§ **ENTRIES SHOWN**:
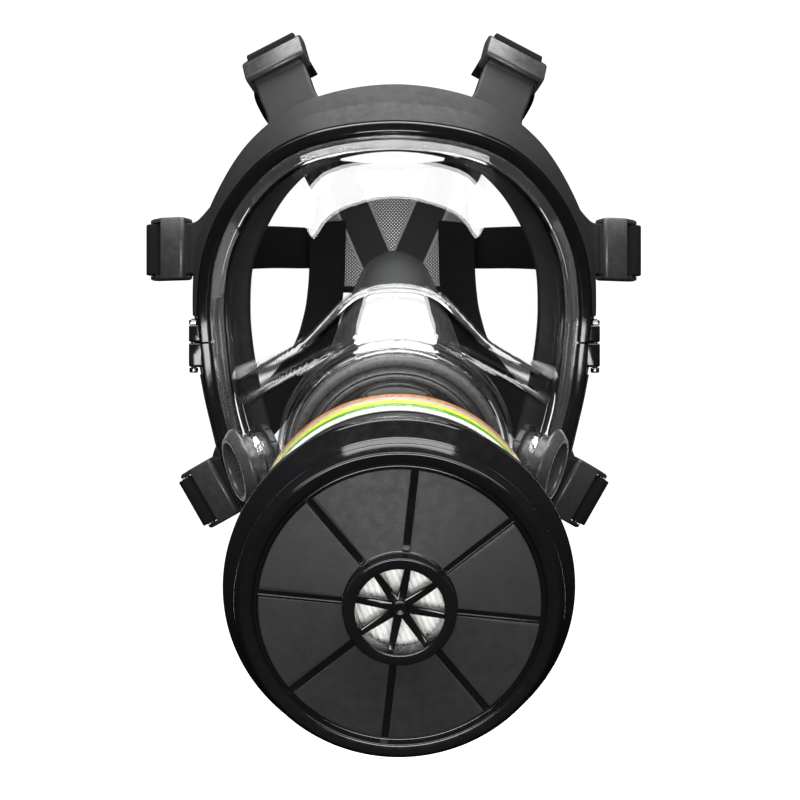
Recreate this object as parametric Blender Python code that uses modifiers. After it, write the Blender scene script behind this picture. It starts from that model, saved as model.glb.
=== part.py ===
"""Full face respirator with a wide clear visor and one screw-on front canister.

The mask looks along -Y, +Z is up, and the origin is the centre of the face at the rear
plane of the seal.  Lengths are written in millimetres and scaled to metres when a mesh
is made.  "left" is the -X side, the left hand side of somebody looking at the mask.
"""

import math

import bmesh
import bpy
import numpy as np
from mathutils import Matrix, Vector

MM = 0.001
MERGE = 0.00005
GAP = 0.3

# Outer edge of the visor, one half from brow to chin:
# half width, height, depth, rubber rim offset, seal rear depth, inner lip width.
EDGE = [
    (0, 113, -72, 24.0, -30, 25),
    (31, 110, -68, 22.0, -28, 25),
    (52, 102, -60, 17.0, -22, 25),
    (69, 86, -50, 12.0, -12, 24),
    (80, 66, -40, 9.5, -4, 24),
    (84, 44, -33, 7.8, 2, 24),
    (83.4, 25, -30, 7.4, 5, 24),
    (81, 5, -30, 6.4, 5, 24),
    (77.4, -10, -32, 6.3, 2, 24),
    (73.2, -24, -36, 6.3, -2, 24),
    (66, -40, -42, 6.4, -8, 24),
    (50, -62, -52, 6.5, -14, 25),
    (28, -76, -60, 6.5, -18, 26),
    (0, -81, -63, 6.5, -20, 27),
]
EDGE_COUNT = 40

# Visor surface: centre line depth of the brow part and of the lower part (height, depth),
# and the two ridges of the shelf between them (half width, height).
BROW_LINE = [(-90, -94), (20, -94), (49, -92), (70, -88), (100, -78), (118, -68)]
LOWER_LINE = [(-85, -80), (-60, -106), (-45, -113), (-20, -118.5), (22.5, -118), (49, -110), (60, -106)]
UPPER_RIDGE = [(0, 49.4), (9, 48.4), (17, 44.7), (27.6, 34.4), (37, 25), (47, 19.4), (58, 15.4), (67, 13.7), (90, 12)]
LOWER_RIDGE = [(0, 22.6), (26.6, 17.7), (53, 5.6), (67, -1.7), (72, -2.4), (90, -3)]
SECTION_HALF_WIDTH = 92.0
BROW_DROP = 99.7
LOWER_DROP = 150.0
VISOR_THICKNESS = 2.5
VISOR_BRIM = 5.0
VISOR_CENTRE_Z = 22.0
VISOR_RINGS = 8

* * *

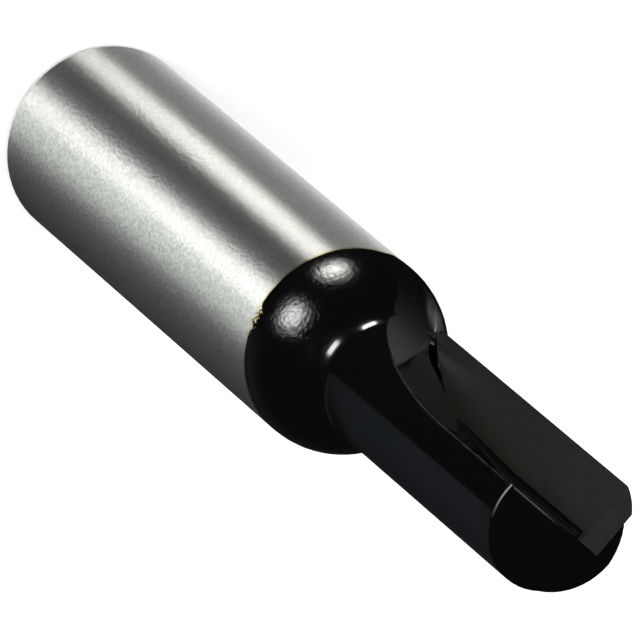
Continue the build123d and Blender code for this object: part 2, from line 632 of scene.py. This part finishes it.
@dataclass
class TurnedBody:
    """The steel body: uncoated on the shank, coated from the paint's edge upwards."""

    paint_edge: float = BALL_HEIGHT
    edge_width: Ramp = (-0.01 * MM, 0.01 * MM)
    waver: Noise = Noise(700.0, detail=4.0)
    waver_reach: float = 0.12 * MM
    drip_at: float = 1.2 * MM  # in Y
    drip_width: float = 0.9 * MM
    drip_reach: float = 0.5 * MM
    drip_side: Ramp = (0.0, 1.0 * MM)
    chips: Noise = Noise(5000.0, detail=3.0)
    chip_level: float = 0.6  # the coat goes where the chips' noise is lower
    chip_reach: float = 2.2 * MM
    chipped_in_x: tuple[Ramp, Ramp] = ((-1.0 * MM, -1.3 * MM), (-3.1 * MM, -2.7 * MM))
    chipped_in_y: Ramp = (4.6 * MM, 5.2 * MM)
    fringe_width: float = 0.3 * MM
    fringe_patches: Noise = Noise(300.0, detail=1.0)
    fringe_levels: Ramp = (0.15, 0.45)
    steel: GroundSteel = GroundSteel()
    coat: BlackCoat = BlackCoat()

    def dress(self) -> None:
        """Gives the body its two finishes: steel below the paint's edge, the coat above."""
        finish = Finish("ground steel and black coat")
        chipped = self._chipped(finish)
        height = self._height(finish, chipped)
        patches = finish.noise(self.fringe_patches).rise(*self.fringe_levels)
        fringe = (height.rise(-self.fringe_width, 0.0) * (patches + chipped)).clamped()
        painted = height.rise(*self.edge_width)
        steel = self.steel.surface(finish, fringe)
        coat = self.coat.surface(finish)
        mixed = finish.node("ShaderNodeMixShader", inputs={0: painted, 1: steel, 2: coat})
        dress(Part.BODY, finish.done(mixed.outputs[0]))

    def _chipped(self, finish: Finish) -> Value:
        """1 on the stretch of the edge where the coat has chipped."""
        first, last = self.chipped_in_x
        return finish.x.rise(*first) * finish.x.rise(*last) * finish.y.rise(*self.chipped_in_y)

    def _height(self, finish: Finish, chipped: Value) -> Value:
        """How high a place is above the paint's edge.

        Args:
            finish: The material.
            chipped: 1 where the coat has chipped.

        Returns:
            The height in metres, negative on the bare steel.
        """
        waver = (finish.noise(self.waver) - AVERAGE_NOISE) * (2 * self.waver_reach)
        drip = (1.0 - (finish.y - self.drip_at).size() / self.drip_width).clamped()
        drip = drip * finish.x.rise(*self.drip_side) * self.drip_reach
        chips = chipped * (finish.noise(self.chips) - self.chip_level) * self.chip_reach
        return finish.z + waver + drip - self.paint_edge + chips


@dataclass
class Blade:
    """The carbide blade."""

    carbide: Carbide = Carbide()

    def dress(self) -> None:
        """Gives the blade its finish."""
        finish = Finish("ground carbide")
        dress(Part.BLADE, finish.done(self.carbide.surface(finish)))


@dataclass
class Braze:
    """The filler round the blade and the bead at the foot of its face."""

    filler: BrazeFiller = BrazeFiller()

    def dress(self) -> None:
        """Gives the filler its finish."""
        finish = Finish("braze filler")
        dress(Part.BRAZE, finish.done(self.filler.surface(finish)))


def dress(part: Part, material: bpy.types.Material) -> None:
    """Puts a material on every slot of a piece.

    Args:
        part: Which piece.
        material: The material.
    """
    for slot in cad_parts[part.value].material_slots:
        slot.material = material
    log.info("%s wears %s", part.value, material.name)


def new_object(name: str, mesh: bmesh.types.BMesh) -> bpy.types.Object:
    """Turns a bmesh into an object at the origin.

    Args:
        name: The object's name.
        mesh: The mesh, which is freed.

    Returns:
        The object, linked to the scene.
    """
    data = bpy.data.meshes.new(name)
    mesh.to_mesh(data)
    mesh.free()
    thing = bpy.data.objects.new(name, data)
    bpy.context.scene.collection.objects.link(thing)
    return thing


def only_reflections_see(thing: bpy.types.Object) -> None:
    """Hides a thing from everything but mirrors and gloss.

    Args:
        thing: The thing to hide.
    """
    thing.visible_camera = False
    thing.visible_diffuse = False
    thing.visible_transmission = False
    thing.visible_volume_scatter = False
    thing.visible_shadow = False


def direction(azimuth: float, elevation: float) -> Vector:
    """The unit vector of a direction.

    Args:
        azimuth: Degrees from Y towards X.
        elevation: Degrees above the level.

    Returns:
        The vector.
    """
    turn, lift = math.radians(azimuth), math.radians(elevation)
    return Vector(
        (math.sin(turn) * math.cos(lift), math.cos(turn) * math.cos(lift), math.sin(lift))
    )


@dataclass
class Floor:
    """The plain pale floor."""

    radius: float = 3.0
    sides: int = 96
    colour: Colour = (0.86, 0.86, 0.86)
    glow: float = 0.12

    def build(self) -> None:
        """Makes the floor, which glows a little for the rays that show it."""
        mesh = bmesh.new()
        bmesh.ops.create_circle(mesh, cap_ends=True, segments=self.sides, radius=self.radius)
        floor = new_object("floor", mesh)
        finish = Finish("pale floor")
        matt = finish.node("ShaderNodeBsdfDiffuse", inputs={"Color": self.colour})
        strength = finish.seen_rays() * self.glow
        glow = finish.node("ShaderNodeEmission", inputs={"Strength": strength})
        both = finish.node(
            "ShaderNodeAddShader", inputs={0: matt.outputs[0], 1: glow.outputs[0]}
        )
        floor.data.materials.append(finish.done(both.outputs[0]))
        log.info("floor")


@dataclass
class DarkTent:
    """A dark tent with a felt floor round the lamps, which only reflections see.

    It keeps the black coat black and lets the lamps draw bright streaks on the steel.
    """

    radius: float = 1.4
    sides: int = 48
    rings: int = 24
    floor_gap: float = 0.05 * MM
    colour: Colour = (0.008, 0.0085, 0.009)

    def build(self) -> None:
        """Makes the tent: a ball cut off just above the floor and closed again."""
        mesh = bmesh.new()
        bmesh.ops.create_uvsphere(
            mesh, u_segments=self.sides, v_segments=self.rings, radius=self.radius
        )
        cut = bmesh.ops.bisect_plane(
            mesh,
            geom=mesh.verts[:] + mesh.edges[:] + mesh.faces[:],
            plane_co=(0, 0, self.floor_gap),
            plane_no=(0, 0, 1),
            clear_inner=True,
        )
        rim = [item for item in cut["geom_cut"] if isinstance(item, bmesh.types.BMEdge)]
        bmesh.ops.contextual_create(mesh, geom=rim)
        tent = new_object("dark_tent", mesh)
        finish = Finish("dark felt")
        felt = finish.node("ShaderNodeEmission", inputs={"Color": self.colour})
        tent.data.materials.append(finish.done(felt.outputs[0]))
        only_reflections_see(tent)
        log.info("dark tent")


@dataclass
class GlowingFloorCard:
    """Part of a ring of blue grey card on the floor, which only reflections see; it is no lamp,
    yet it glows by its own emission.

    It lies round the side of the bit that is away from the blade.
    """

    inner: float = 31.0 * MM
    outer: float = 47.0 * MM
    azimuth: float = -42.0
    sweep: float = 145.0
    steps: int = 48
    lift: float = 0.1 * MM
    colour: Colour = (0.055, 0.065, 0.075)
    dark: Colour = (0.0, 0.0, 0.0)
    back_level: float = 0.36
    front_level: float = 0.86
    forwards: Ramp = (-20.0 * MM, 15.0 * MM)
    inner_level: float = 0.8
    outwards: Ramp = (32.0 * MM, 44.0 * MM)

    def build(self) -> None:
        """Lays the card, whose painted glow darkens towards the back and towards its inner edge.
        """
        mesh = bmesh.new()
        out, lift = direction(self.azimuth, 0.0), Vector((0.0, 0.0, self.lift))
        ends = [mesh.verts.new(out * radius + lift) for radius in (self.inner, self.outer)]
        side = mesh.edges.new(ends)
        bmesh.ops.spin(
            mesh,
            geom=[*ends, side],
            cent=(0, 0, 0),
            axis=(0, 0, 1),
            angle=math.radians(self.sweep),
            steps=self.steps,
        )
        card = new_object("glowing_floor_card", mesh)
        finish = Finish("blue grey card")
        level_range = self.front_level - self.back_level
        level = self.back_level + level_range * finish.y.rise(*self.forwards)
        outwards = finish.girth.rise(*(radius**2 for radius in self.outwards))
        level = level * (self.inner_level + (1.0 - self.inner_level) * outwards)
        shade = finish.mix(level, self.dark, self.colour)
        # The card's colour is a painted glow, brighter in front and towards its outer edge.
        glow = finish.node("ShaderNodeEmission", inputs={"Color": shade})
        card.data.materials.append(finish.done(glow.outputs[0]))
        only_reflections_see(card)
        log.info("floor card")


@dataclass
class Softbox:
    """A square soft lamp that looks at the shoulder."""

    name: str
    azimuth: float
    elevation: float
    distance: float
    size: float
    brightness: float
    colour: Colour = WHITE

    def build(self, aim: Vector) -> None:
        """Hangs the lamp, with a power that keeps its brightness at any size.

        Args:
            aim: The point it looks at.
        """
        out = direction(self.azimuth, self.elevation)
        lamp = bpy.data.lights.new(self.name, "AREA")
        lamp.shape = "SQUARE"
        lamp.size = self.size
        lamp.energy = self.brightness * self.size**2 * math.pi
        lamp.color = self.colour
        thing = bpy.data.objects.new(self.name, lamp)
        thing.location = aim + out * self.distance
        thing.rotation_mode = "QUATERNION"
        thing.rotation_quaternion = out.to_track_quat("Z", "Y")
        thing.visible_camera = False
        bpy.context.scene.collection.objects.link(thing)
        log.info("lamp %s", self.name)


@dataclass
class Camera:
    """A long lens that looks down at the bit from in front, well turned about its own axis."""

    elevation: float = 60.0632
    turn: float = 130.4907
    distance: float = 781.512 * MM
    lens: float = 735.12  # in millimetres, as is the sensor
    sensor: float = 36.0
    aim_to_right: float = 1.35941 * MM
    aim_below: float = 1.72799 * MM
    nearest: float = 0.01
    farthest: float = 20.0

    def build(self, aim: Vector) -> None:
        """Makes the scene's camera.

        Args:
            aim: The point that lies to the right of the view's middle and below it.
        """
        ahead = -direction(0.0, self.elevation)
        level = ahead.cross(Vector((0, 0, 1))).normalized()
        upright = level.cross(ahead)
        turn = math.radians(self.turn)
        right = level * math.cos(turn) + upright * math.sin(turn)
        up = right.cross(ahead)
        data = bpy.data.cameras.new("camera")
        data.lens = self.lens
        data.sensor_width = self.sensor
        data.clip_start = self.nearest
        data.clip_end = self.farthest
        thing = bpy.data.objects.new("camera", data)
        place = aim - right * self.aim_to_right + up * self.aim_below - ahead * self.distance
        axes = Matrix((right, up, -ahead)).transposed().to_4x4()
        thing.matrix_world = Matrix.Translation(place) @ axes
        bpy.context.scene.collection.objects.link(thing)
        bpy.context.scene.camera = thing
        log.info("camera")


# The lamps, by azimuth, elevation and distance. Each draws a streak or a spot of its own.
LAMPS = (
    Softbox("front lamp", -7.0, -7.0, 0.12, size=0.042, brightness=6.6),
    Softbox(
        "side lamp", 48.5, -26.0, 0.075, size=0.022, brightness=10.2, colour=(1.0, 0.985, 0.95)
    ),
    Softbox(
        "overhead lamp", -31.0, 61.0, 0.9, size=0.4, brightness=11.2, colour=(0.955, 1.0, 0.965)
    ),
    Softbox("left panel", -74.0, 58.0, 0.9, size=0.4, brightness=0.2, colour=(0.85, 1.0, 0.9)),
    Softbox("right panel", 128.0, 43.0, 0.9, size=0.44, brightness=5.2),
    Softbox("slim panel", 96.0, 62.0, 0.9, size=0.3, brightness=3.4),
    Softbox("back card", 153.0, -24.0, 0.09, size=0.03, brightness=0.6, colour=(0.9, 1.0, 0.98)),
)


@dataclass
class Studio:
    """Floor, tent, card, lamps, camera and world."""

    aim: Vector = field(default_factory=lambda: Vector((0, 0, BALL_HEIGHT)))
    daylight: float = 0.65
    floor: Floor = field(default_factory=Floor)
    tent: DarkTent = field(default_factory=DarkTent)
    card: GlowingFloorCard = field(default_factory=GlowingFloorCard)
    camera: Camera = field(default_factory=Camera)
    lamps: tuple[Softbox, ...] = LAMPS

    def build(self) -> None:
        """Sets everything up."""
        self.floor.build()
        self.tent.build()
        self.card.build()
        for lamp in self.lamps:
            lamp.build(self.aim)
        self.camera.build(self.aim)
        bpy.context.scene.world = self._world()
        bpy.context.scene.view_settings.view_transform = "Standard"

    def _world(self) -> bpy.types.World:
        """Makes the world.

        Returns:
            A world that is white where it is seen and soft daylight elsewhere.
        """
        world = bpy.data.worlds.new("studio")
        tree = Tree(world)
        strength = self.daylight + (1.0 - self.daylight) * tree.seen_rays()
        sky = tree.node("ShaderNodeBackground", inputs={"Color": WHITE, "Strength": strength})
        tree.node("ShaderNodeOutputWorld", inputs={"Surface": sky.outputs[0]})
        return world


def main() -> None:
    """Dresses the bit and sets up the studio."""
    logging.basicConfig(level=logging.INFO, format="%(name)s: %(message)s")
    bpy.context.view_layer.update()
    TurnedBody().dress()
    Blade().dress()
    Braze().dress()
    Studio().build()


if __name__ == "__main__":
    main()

§ **BRIEF**: Return the lines from the line with "Continue the build123d" through the line with "chipped: 1 where", inclusive, exactly as they stand, and nothing else.

§ **EXERCISE RESPONSE**:
Continue the build123d and Blender code for this object: part 2, from line 632 of scene.py. This part finishes it.
@dataclass
class TurnedBody:
    """The steel body: uncoated on the shank, coated from the paint's edge upwards."""

    paint_edge: float = BALL_HEIGHT
    edge_width: Ramp = (-0.01 * MM, 0.01 * MM)
    waver: Noise = Noise(700.0, detail=4.0)
    waver_reach: float = 0.12 * MM
    drip_at: float = 1.2 * MM  # in Y
    drip_width: float = 0.9 * MM
    drip_reach: float = 0.5 * MM
    drip_side: Ramp = (0.0, 1.0 * MM)
    chips: Noise = Noise(5000.0, detail=3.0)
    chip_level: float = 0.6  # the coat goes where the chips' noise is lower
    chip_reach: float = 2.2 * MM
    chipped_in_x: tuple[Ramp, Ramp] = ((-1.0 * MM, -1.3 * MM), (-3.1 * MM, -2.7 * MM))
    chipped_in_y: Ramp = (4.6 * MM, 5.2 * MM)
    fringe_width: float = 0.3 * MM
    fringe_patches: Noise = Noise(300.0, detail=1.0)
    fringe_levels: Ramp = (0.15, 0.45)
    steel: GroundSteel = GroundSteel()
    coat: BlackCoat = BlackCoat()

    def dress(self) -> None:
        """Gives the body its two finishes: steel below the paint's edge, the coat above."""
        finish = Finish("ground steel and black coat")
        chipped = self._chipped(finish)
        height = self._height(finish, chipped)
        patches = finish.noise(self.fringe_patches).rise(*self.fringe_levels)
        fringe = (height.rise(-self.fringe_width, 0.0) * (patches + chipped)).clamped()
        painted = height.rise(*self.edge_width)
        steel = self.steel.surface(finish, fringe)
        coat = self.coat.surface(finish)
        mixed = finish.node("ShaderNodeMixShader", inputs={0: painted, 1: steel, 2: coat})
        dress(Part.BODY, finish.done(mixed.outputs[0]))

    def _chipped(self, finish: Finish) -> Value:
        """1 on the stretch of the edge where the coat has chipped."""
        first, last = self.chipped_in_x
        return finish.x.rise(*first) * finish.x.rise(*last) * finish.y.rise(*self.chipped_in_y)

    def _height(self, finish: Finish, chipped: Value) -> Value:
        """How high a place is above the paint's edge.

        Args:
            finish: The material.
            chipped: 1 where the coat has chipped.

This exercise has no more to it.